Persetujuan Lingkungan yang merupakan hasil keputusan dokumen AMDAL menjadi syarat dikeluarkannya Perijinan Berusaha tersebut, AMDAL hanya diterapkan pada usaha dan/atau kegiatan dengan resiko tinggi.
Sementara untuk usaha dengan resiko menengah dengan melengkapi dokumen UKL-UPL, kemudian untuk usaha beresiko rendah cukup dengan mendaftarkan NIB. Kriteria usaha dan/atau kegiatan itu juga masih mengacu pada peraturan-peraturan sebelumnya.
Hal ini sekaligus menjawab kekhawatiran publik terkait isu bahwa perlindungan lingkungan tidak ditegaskan dalam keputusan Izin usaha.
Berkaitan dengan isu dihapusnya sembilan kriteria usaha dan/atau kegiatan yang berdampak penting terhadap lingkungan, Ary menjelaskan tidak benar sama sekali, pasal 22 dan 23 UU 32/2009 masih tetap berlaku dalam UUCK.
Kemudian juga terkait isu dihapuskannya ijin lingkungan, Ary menyatakan tidak benar karena perijinan lingkungan tidak dihilangkan, namun tujuan dan fungsinya diintegrasikan kedalam Perijinan Berusaha.
"Dipastikan bahwa hanya nomenklatur Izin Lingkungan yang hilang, namun substansi tujuan dan fungsinya tidak hilang karena diintegrasikan ke dalam Perizinan Berusaha," ungkapnya.
Isu lainnya bahwa dengan adanya UUCK maka penilaian AMDAL akan dimonopoli oleh pemerintah pusat juga dipastikan Ary tidak berdasar.
Penilaian Kelayakan Lingkungan (Amdal) yang selama ini dilakukan oleh Komisi Penilai Amdal (KPA) baik yang ada di Pusat, Provinsi dan Kabupaten/Kota hanya diubah menjadi penilaian Kelayakan Lingkungan dilakukan oleh Pemerintah Pusat dengan membentuk suatu lembaga yang bernama Lembaga Uji Kelayakan (LUK).
Pakar Tetap Terlibat
Dalam Tim Uji Kelayakan tetap terlibat unsur ahli/pakar yang berkompeten serta unsur Pemerintah Pusat dan Pemerintah Daerah. Pemerintah Daerah melalui gubernur atau bupati/walikota mengusulkan pembentukan Tim Uji Kelayakan kepada Lembaga Uji Kelayakan untuk menjadi Tim Uji Kelayakan daerah.

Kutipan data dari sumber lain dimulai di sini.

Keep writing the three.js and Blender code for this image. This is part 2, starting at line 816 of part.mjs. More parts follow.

Dibentuknya LUK dan Tim Uji Kelayakan merupakan jawaban kekhawatiran publik atas hilangnya Komisi Penilai AMDAL.
Bahkan disebutkan Ary jika dengan kebijakan baru ini sebuah Provinsi ataupun Kabupaten/Kota dapat mengusulkan untuk dibentuk lebih dari satu Tim Uji Kelayakan guna mempercepat proses penilaian kelayakan lingkungan bagi para pengusaha yang mengajukan Izin Berusaha.

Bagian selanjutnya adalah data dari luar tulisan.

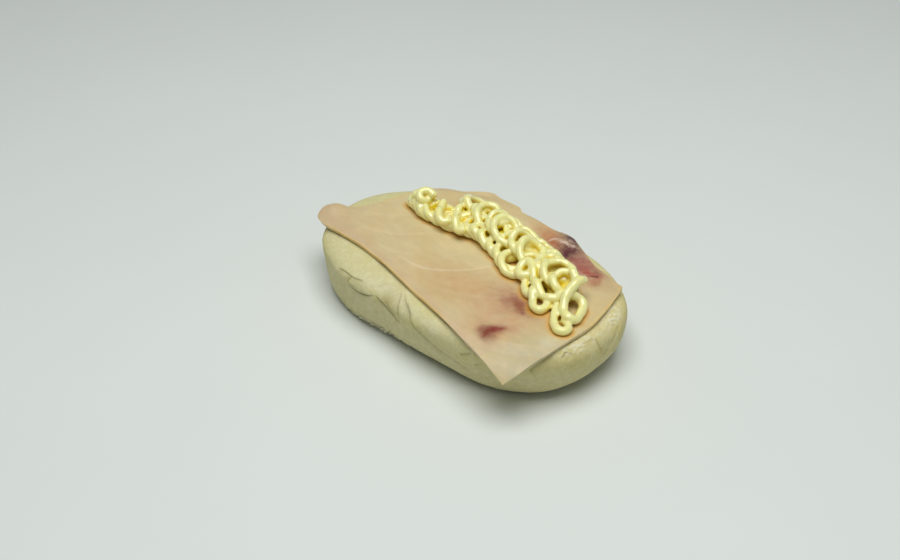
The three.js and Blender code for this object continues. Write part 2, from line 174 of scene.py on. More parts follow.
def crease_relief(angle, height, points):
    """Outward relief of the creases, and how much painted shade each point gets, darkest at a crease's lip
    and fading over the skin below it.
    """
    relief = np.zeros(len(points))
    crease_shade = np.zeros(len(points))
    chart = np.stack([np.degrees(angle), height], 1)
    for rows, bulge, depth, width in CREASES:
        line = through(rows, np.linspace(0, 1, 6 * len(rows)))
        away, along, at = nearest(points, roll_point(np.radians(line[:, 0]), line[:, 1]))
        step, out = line[at + 1] - line[at], chart - line[at]
        left = np.sign(step[:, 0] * out[:, 1] - step[:, 1] * out[:, 0])
        ends = np.clip(np.minimum(along, 1 - along) * 6, 0, 1)
        over = np.clip(0.5 + left * away / LIP_WIDTH, 0, 1)
        relief += CREASE_SWELL * bulge * ends * (over - 0.7) * np.exp(-((away / CREASE_FADE) ** 1.3))
        relief -= CREASE_CUT * depth * ends * np.exp(-((away / width) ** 2))
        under = -left * away
        # painted shade: darkest at the lip, fading over 0.5 mm of the skin below it and 0.12 mm above it
        crease_shade += ends * min(1, 3 * depth) * np.exp(-np.abs(under) / np.where(under > 0, 0.5, 0.12))
    return relief, np.clip(crease_shade, 0, 1)


bpy.ops.object.select_all(action="DESELECT")
bpy.ops.mesh.primitive_uv_sphere_add(segments=ROLL_SEGMENTS, ring_count=FACE_RINGS + SIDE_RINGS + FOOT_RINGS)
roll = bpy.context.active_object
roll.name = "crust_and_crumb"
count = len(roll.data.vertices)
ball = np.zeros(count * 3)
roll.data.vertices.foreach_get("co", ball)
ball = ball.reshape(-1, 3)
ring = np.round(np.arccos(np.clip(ball[:, 2], -1, 1)) / np.pi * (FACE_RINGS + SIDE_RINGS + FOOT_RINGS))
turn = np.arctan2(ball[:, 1], ball[:, 0])
angle = turn - SEEN_CROWDING * np.sin(turn - math.radians(SEEN_SIDE))
angle = np.arctan2(np.sin(angle), np.cos(angle))
share = np.clip(np.where(ring <= FACE_RINGS, ring / FACE_RINGS,
                         (FACE_RINGS + SIDE_RINGS + FOOT_RINGS - ring) / FOOT_RINGS), 0, 1)
share = np.where(ring <= FACE_RINGS, 1 - (1 - share) ** 1.6, share)
down = np.clip((ring - FACE_RINGS) / SIDE_RINGS, 0, 1)
height = ROLL_HEIGHT * (1 + np.cos(np.pi * down**0.93)) / 2
shell = roll_point(angle, height)
seat = np.sqrt(np.sin(np.pi * np.clip(height / ROLL_HEIGHT, 0, 1)))
creases, crease_shade = crease_relief(angle, height, shell)
lower = np.clip((15.5 - height) / 4, 0, 1)
wrinkles = np.exp(-((grain(shell * (1, 1, 0.7) + 20, 5, 2) / 0.045) ** 2))
relief = (creases - SKIN_INSET + 0.2 * grain(shell + 40, 8) - (0.03 + 0.06 * lower) * wrinkles
          + (0.03 + 0.05 * lower) * grain(shell * (1, 1, 1.5), 1.3))
torn = around(angle, -112, 20) * hump(height, 2.0, 1.9)
flaked = ((around(angle, 10, 7) + 0.8 * around(angle, -11, 9)) * np.clip((height - 18.6) / 1.6, 0, 1)
          * (ring >= FACE_RINGS))
rough = grain(shell + 90, 1.0)
reach = np.hypot(shell[:, 0], shell[:, 1]) + relief * seat + torn * (2.2 * rough - 0.1) + flaked * 0.5 * rough
crumb = np.clip(1 - (ROLL_HEIGHT - height) * 2, 0, 1) * (ring <= FACE_RINGS)
place = np.stack([reach * np.cos(angle) * share, reach * np.sin(angle) * share, height], 1)
holes = np.clip(grain(place + 7, 2.2, 4) - 0.05, 0, 1)
place[:, 2] -= np.where(ring < FACE_RINGS, 0.15 + 1.1 * holes, 0) * np.clip((1 - share) * 12, 0, 1)
roll.data.vertices.foreach_set("co", ((place + WHOLE_SHIFT) * MM).ravel())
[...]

"Sebelumnya tiap Provinsi atau Kabupaten/Kota hanya dimungkinan untuk dapat membentuk 1 (satu) KPA saja. Hal ini menjadi salah satu bottleneck lambatnya pengurusan Izin Lingkungan yang memperlambat pengurusan izin berusaha di Indonesia," ungkapnya
Berikutnya kekhawatiran publik atas terbatasnya akses untuk mendapatkan informasi kelayakan lingkungan hidup terhadap suatu rencana usaha dan/atau kegiatan dijawab Ary dengan tidak benar.

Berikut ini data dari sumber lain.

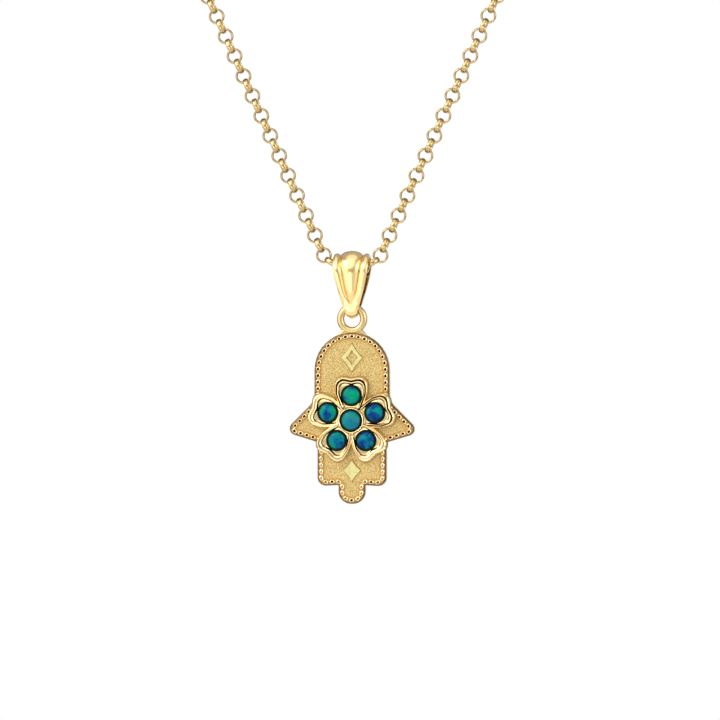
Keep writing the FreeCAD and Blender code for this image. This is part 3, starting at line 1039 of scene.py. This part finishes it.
def band_section(point, out, half, drop, drop_rise, side_rise, crown):
    """One section of the band: flat inside, with round edges and three ribs outside."""
    reach = half - BAIL_EDGE
    drop = min(max(drop, LEAST_DROP), reach - LEAST_SIDE)
    side_rib = []
    for i in range(RIB_POINTS):
        share = i / RIB_POINTS
        off_crest = (share - RIB_CREST) / (RIB_INNER if share > RIB_CREST else RIB_OUTER)
        side_rib.append((reach + (drop - reach) * share, side_rise * (1 - off_crest**2)))
    top = [(-x, rise) for x, rise in side_rib]
    for i in range(2 * RIB_POINTS + 1):
        across = math.cos(math.pi * i / (2 * RIB_POINTS))
        top.append((-drop * across, drop_rise * (1 - across**2) ** DROP_FULLNESS))
    top += reversed(side_rib)
    section = [(x, BAIL_WALL + rise + crown * math.sqrt(1 - (x / half) ** 2)) for x, rise in top]
    high = section[-1][1]
    edge = []
    for turn in EDGE_TURNS:
        edge.append((reach + BAIL_EDGE * math.sin(turn), high - BAIL_EDGE * (1 - math.cos(turn))))
    edge += [(half, INSIDE_UP), (half - INSIDE_IN, 0.0)]
    section += edge + [(0.0, 0.0)] + [(-x, rise) for x, rise in reversed(edge)]
    centre = Vector((0, chain_middle.y, chain_middle.z))
    return [(centre + point + Vector((x, 0, 0)) + out * rise) * MM for x, rise in section]


places = [row[0] for row in BAIL_STATIONS]
wanted = np.linspace(0, 300, BAIL_STEPS)
columns = [smooth_through(places, [row[c] for row in BAIL_STATIONS], wanted) for c in range(1, 6)]
bail_rings = []
for place, half, drop, drop_rise, side_rise, crown in zip(wanted, *columns):
    point, out = on_band(place)
    bail_rings.append(band_section(point, out, half, drop, drop_rise, side_rise, crown))
for place, half, drop, drop_rise, side_rise, crown in reversed(list(zip(wanted, *columns))[1:-1]):
    point, out = on_band(place)
    behind = Vector((0, -point.y, point.z)), Vector((0, -out.y, out.z))
    fade = 1 - BACK_RIBS * min(place / BACK_FADED, 1)
    bail_rings.append(band_section(*behind, half, drop, drop_rise * fade, side_rise * fade, crown))
bail = skinned("fluted_bail", bail_rings, ring_of_rings=True)
crisp(bail, BAIL_CRISP)
# A darker copy of the polished gold, as painted shade
bail_gold = polished_gold("bail_gold", 0.15, 0.21, painted_shade_share=0.84)
bail.data.materials.append(bail_gold)
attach(bail, "bail")
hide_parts("bail")


# Chain
# A belcher chain: round links of flattened wire, each soldered shut and turned a quarter to the next.
# It is a whole loop of 457 mm that runs through the bail and ends in the two eyes of the clasp.

LINK_RADIUS = 0.995
LINK_HALF_WIRE = 0.145
LINK_HALF_BAND = 0.32
LINK_PITCH = 1.36
V_SLOPE = 24.4
V_LINKS = 30
EYE_OUT = 3.9

# Sides round a link's ring and round its wire
FRONT_SIDES = (32, 12)
NECK_SIDES = (14, 6)

# Middles of the links inside the bail and out to the first of the straight V, right half
# Columns: x, z
BAIL_LINKS = [(0.0, -0.03), (1.31, 0.155), (2.55, 0.665), (3.56, 1.57)]

# Route of the chain round the neck, right half, after the straight V
# Columns: x, y, z
NECK_ROUTE = [
    (28.36, -88.0, -72.0),
    (46.0, -80.0, -44.0),
    (57.0, -60.0, -24.0),
    (57.0, -35.0, -10.0),
    (44.0, -13.5, -3.0),
    (22.5, -2.0, 0.0),
]


def link_tree(material):
    """A link on each point of a line, turned a quarter where the attribute edge_on says so."""
    sizes = [(label, "Float") for label in ("Ring radius", "Half wire", "Half band")]
    counts = [(label, "Int") for label in ("Ring sides", "Wire sides")]
    tree, given, add = tree_of("links_along_line", sizes + counts)
    line = add("GeometryNodeMeshToCurve", {"Mesh": given["Geometry"]})
    line = add("GeometryNodeSetCurveNormal", {"Curve": line}, mode="Z_UP")
    middle = add("ShaderNodeMath", {0: given["Ring radius"], 1: given["Half wire"]}, operation="SUBTRACT")
    circle = add("GeometryNodeCurvePrimitiveCircle", {"Resolution": given["Ring sides"], "Radius": middle})
    wire = add("GeometryNodeCurvePrimitiveCircle", {"Resolution": given["Wire sides"], "Radius": 1.0})
    flat = add("ShaderNodeCombineXYZ", {"X": given["Half wire"], "Y": given["Half band"], "Z": 1.0})
    wire = add("GeometryNodeTransform", {"Geometry": wire, "Scale": flat})
    link = add("GeometryNodeCurveToMesh", {"Curve": circle, "Profile Curve": wire})
    tangent = add("GeometryNodeInputTangent", {})
    normal = add("GeometryNodeInputNormal", {})
    across = add("ShaderNodeVectorMath", {0: tangent, 1: normal}, operation="CROSS_PRODUCT")
    quarter = add("GeometryNodeInputNamedAttribute", {"Name": "edge_on"}, data_type="BOOLEAN")
    axis = add(
        "GeometryNodeSwitch",
        {"Switch": quarter, "False": normal, "True": across},
        input_type="VECTOR",
    )
    turn = add(
        "FunctionNodeAxesToRotation",
        {"Primary Axis": axis, "Secondary Axis": tangent},
        primary_axis="Z",
        secondary_axis="X",
    )
    links = add("GeometryNodeInstanceOnPoints", {"Points": line, "Instance": link, "Rotation": turn})
    finished(tree, add, links, material)
    return tree


def string_of_links(name, runs, ring_sides, wire_sides):
    """Links on runs of points in millimetres, each point with whether its link is edge on."""
    made = line_object(name, [[Vector(p) * MM for p, _ in run] for run in runs])
    quarters = [edge_on for run in runs for _, edge_on in run]
    made.data.attributes.new("edge_on", "BOOLEAN", "POINT").data.foreach_set("value", quarters)
    grown(
        made,
        links_along_line,
        {
            "Ring radius": LINK_RADIUS * MM,
            "Half wire": LINK_HALF_WIRE * MM,
            "Half band": LINK_HALF_BAND * MM,
            "Ring sides": ring_sides,
            "Wire sides": wire_sides,
        },
    )
    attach(made, "chain")
    return made


def along_spline(route, pitch, odd):
    """Even steps of about a pitch along a smooth spline with the route as its control points.

    Odd is 1 for an odd number of steps and 0 for an even one, so that the last link is edge on.
    """
    curve = bpy.data.curves.new("neck_route", "CURVE")
    curve.dimensions = "3D"
    spline = curve.splines.new("NURBS")
    spline.points.add(len(route) - 1)
    for point, place in zip(spline.points, route):
        point.co = (*place, 1.0)
    spline.order_u = 3
    spline.use_endpoint_u = True
    spline.resolution_u = 64
    holder = bpy.data.objects.new("neck_route", curve)
    line = bpy.data.meshes.new_from_object(holder)
    points = np.array([v.co for v in line.vertices], float)
    reach = np.concatenate([[0.0], np.cumsum(np.linalg.norm(np.diff(points, axis=0), axis=1))])
    steps = 2 * round((reach[-1] / pitch - odd) / 2) + odd
    wanted = np.linspace(0, reach[-1], steps + 1)[1:]
    bpy.data.objects.remove(holder)
    return [Vector([np.interp(w, reach, points[:, axis]) for axis in range(3)]) for w in wanted]


# A darker copy of the polished gold, as painted shade
chain_gold = polished_gold("chain_gold", 0.06, 0.12, painted_shade_share=0.52)
links_along_line = link_tree(chain_gold)
half_v = [Vector((x, 0, z)) for x, z in BAIL_LINKS]
rise = Vector((math.sin(math.radians(V_SLOPE)), 0, math.cos(math.radians(V_SLOPE))))
for _ in range(V_LINKS):
    half_v.append(half_v[-1] + rise * LINK_PITCH)
half_v = [Vector((0, chain_middle.y, chain_middle.z)) + p for p in half_v]
hooked = Vector((EYE_OUT + LINK_RADIUS - LINK_HALF_WIRE, 0, 0))
neck_route = [half_v[-1]] + [Vector(row) for row in NECK_ROUTE] + [hooked]
right_neck = along_spline(neck_route, LINK_PITCH, (len(half_v) - 1) % 2)

front_run = []
for number in range(1 - len(half_v), len(half_v)):
    place = half_v[abs(number)]
    side = -1 if number < 0 else 1
    front_run.append(((side * place.x, place.y, place.z), number % 2 == 0))
neck_runs = []
for side in (1, -1):
    numbered = enumerate(right_neck, len(half_v))
    neck_runs.append([((side * p.x, p.y, p.z), number % 2 == 0) for number, p in numbered])

front_chain = string_of_links("chain_front_links", [front_run], *FRONT_SIDES)
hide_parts("chain_front")
neck_chain = string_of_links("chain_neck_links", neck_runs, *NECK_SIDES)
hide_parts("chain_left", "chain_right")


# Clasp
# A plain closed ring with two eyes, hidden at the nape, in the same polished gold. The last link of
# each side of the chain hooks in an eye.

clasp = frame["nodes"]["clasp"]
clasp.data.materials.clear()
clasp.data.materials.append(gold)


# Studio
# A pale floor well below the hanging jewel, an even room with soft bright panels and a darker side
# behind, two soft lamps, and a long lens a little to the right of the front.

FLOOR_DROP = 0.45
FLOOR_HALF = 0.8
PHOTO_PIXELS_TO_MM = 8.04
PHOTO_WIDTH = 720
PHOTO_MIDDLE = (0.98, -139.45)
CAMERA_AZIMUTH = 8.0
CAMERA_ELEVATION = 1.5
CAMERA_AWAY = 0.9
CAMERA_NEAREST = 0.01
SENSOR = 36.0

# Bright and dark parts of the room
# Columns: azimuth, elevation, full within these degrees, gone beyond these, strength added
ROOM = [
    (8, 2, 2, 6, -0.15),
    (188, -25, 40, 72, -0.44),
    (172, 0, 10, 22, 0.6),
    (-58, 12, 26, 46, 1.5),
    (70, 10, 22, 42, 1.2),
    (-8, 42, 20, 38, 1.3),
    (0, 80, 16, 34, 0.8),
    (-40, -26, 10, 22, 0.4),
    (-9, -28, 10, 25, 2.0),
    (26, -26, 8, 20, 0.4),
]
ROOM_BASE = 0.68
BACKDROP = 1.0

# Columns: name, azimuth, elevation, distance and width in metres, watts
LAMPS = [
    ("key_lamp", -50, 35, 0.8, 0.30, 2.2),
    ("fill_lamp", 60, 15, 0.9, 0.35, 1.2),
]


def direction(azimuth, elevation):
    """The way to a place round the jewel. Azimuth 0 is the front and 90 the right."""
    a, e = math.radians(azimuth), math.radians(elevation)
    return Vector((math.sin(a) * math.cos(e), -math.cos(a) * math.cos(e), math.sin(e)))


floor_z = cad_box[0].z - FLOOR_DROP
floor_signs = [(-1, -1), (1, -1), (1, 1), (-1, 1)]
floor_corners = [(x * FLOOR_HALF, y * FLOOR_HALF, floor_z) for x, y in floor_signs]
floor_mesh = bpy.data.meshes.new("floor")
floor_mesh.from_pydata(floor_corners, [], [(0, 1, 2, 3)])
floor = placed("floor", floor_mesh)
floor_paint, floor_surface = shader("floor_paint", Roughness=0.6)
floor_tones = [(0.0, (0.94, 0.94, 0.94)), (1.0, (0.97, 0.97, 0.97))]
floor_tone = ramp(floor_paint, grain(floor_paint, 3.0), floor_tones)
floor_paint.node_tree.links.new(floor_tone, floor_surface.inputs["Base Color"])
floor_mesh.materials.append(floor_paint)


def studio_room():
    """The room as the gold sees it. The camera itself sees a plain white backdrop."""
    world = bpy.data.worlds.new("studio")
    bpy.context.scene.world = world
    world.use_nodes = True
    nodes, links = world.node_tree.nodes, world.node_tree.links
    place = nodes.new("ShaderNodeTexCoord")
    total = None
    for azimuth, elevation, full, gone, strength in ROOM:
        facing = nodes.new("ShaderNodeVectorMath")
        facing.operation = "DOT_PRODUCT"
        links.new(place.outputs["Generated"], facing.inputs[0])
        facing.inputs[1].default_value = direction(azimuth, elevation)
        spot = nodes.new("ShaderNodeMapRange")
        spot.interpolation_type = "SMOOTHSTEP"
        links.new(facing.outputs["Value"], spot.inputs["Value"])
        spot.inputs["From Min"].default_value = math.cos(math.radians(gone))
        spot.inputs["From Max"].default_value = math.cos(math.radians(full))
        spot.inputs["To Max"].default_value = strength
        gathered = nodes.new("ShaderNodeMath")
        links.new(spot.outputs["Result"], gathered.inputs[0])
        if total is None:
            gathered.inputs[1].default_value = ROOM_BASE
        else:
            links.new(total, gathered.inputs[1])
        total = gathered.outputs["Value"]
    ray = nodes.new("ShaderNodeLightPath")
    seen = nodes.new("ShaderNodeMix")
    links.new(ray.outputs["Is Camera Ray"], seen.inputs["Factor"])
    links.new(total, seen.inputs["A"])
    seen.inputs["B"].default_value = BACKDROP
    background = nodes["Background"]
    background.inputs["Color"].default_value = (1.0, 1.0, 1.0, 1.0)
    links.new(seen.outputs["Result"], background.inputs["Strength"])


def soft_lamp(name, azimuth, elevation, away, wide, watts):
    """A square soft lamp that faces the jewel."""
    lamp = bpy.data.lights.new(name, "AREA")
    lamp.size = wide
    lamp.energy = watts
    holder = placed(name, lamp)
    way = direction(azimuth, elevation)
    holder.location = jewel_middle + way * away
    holder.rotation_euler = way.to_track_quat("Z", "Y").to_euler()


jewel_middle = Vector((PHOTO_MIDDLE[0], chain_middle.y, PHOTO_MIDDLE[1])) * MM
studio_room()
for row in LAMPS:
    soft_lamp(*row)

camera_data = bpy.data.cameras.new("camera")
camera = placed("camera", camera_data)
away = direction(CAMERA_AZIMUTH, CAMERA_ELEVATION)
camera.location = jewel_middle + away * CAMERA_AWAY
camera.rotation_euler = away.to_track_quat("Z", "Y").to_euler()
camera_data.sensor_width = SENSOR
camera_data.lens = SENSOR * CAMERA_AWAY / (PHOTO_WIDTH / PHOTO_PIXELS_TO_MM * MM)
camera_data.clip_start = CAMERA_NEAREST
bpy.context.scene.camera = camera
bpy.context.scene.view_settings.view_transform = "Standard"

"Pada peraturan sebelumnya masyarakat hanya bisa mengakses hasil akhir keputusan AMDAL, dengan terbitnya UUCK ini sistem informasi disusun lebih baik melalui sistem elektronik yang akan dibangun Pemerintah, sehingga masyarakat tidak hanya bisa mengakses hasil akhirnya, namun juga dapat mengakses prosesnya," jelas Ary.
Terakhir kekhawatiran publik pada pelemahan Penegakan Hukum Lingkungan akibat dihapusnya Izin Lingkungan juga dijawab Ary tidak benar.
Setidaknya ini karena dengan pengintegrasian Izin Lingkungan kedalam Perizinan Berusaha justru akan lebih memperkuat penegakan hukum lingkungan dalam rangka perlindungan terhadap Lingkungan Hidup.